CHAPTER ELEVEN
The next day, Berthe asked for her mummy. They told her she had gone away and would be bringing her back some toys. Berthe spoke of her several times more, and then gradually stopped thinking about her.
Money troubles soon began again for Charles. Lheureux was always coming by the house to demand payments. Charles refused to sell her possessions. This annoyed his mother. However, Charles was not concerned with his mother's feelings. He had changed.
Then, Mademoiselle Lempereur arrived one day, after hearing of Madame Bovary's death. She requested payment for three months' lessons, though Emma had never had a single one. She had simply made an agreement with Mademoiselle Lempereur to write out the receipts for her husband. The library demanded three years' payment. As each bill was paid, Charles was certain it was the last; but new bills continued to arrive.
The maid, Felicite, had recently run off to marry Monsieur Guillaumin's son, Theodore, and took Madame Bovary's dresses along. About the same time came news that Monsieur Leon Dupuis was soon to marry Mademoiselle Leocadie of Bondeville.
"How pleased my poor wife would have been!" Charles wrote in a letter to Monsieur Leon.
One day, he was walking about the house, and went up to the attic, where he found Emma's love letters from Rodolphe. He could not bear to read them. How could anyone not fall in love with her, he thought to himself.
No one came to see them now. Justin ran away to Rouen, and the chemist's children no longer played with poor Berthe, as the little girl's social position was now well below theirs.
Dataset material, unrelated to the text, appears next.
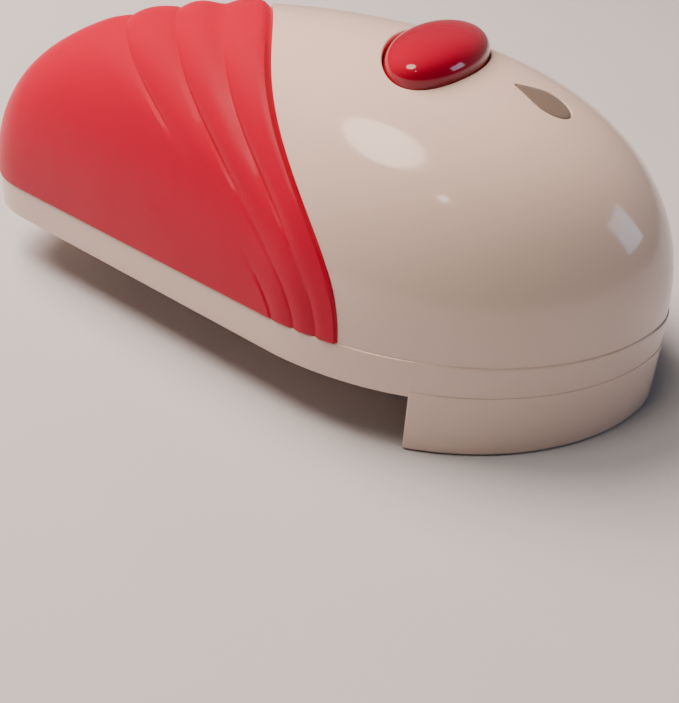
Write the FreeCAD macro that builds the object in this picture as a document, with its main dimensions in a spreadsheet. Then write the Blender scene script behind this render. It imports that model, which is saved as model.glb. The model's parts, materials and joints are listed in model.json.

Bovary was quite careful with his money, and paid off a number of bills, but still had several bills yet to pay. He asked his mother to sell her property, as she was now living in Yonville with him. She agreed, but said Charles must give her one of Emma's shawls in return. He refused to give it to her, and they quarreled. She suggested that she take the child to live with her. Charles agreed, but when the moment came, he could not part with the girl. Mother Bovary left.
One morning, Charles finally decided to open Emma's secret drawer in her writing desk. All Leon's letters were there. He read through each one carefully, crying as he did. As he looked through, he also found a portrait of Rodolphe, staring back at him.
He refused to go out, even to see his patients. He wept aloud all day and night, as he walked through the house. One day, Charles was forced to sell his horse, and went over to the market; and there he met Rodolphe. After the immediate shock of meeting was over, Rodolphe invited Charles to take a bottle of beer with him. As they drank together, Charles envied him; she had loved Rodolphe. Charles was not listening to Rodolphe talk. Rodolphe, in terror, stopped speaking, as Charles looked at him with hateful anger.
"I'm not angry with you," Charles told him after a moment.
Rodolphe sat in silence.
"No, I'm not angry with you anymore. No one is to blame," he whispered to himself.
The next day, Charles went to sit in the garden. At seven o'clock, Berthe, who had not seen him all the afternoon, came to fetch him in to dinner.
"Come on, Daddy!" she said. He fell to the ground. He was dead.
When all the Bovary possessions were sold, and the bills paid, there was only twelve francs left, which paid for Mademoiselle Bovary's journey to her grandmother's. That good lady died within the year, and the little girl was then taken to an auntold Rouault could no longer walk on his own. The aunt was poor, and sent her to a factory to work.
Since Bovary's death, three doctors have since come to Yonville, and each has left. Upon each one coming, Homais, of course, shows them nothing but neighborly care and generosity. Homais has found success in his business, and has begun writing books on medicine, as well as working in his laboratory.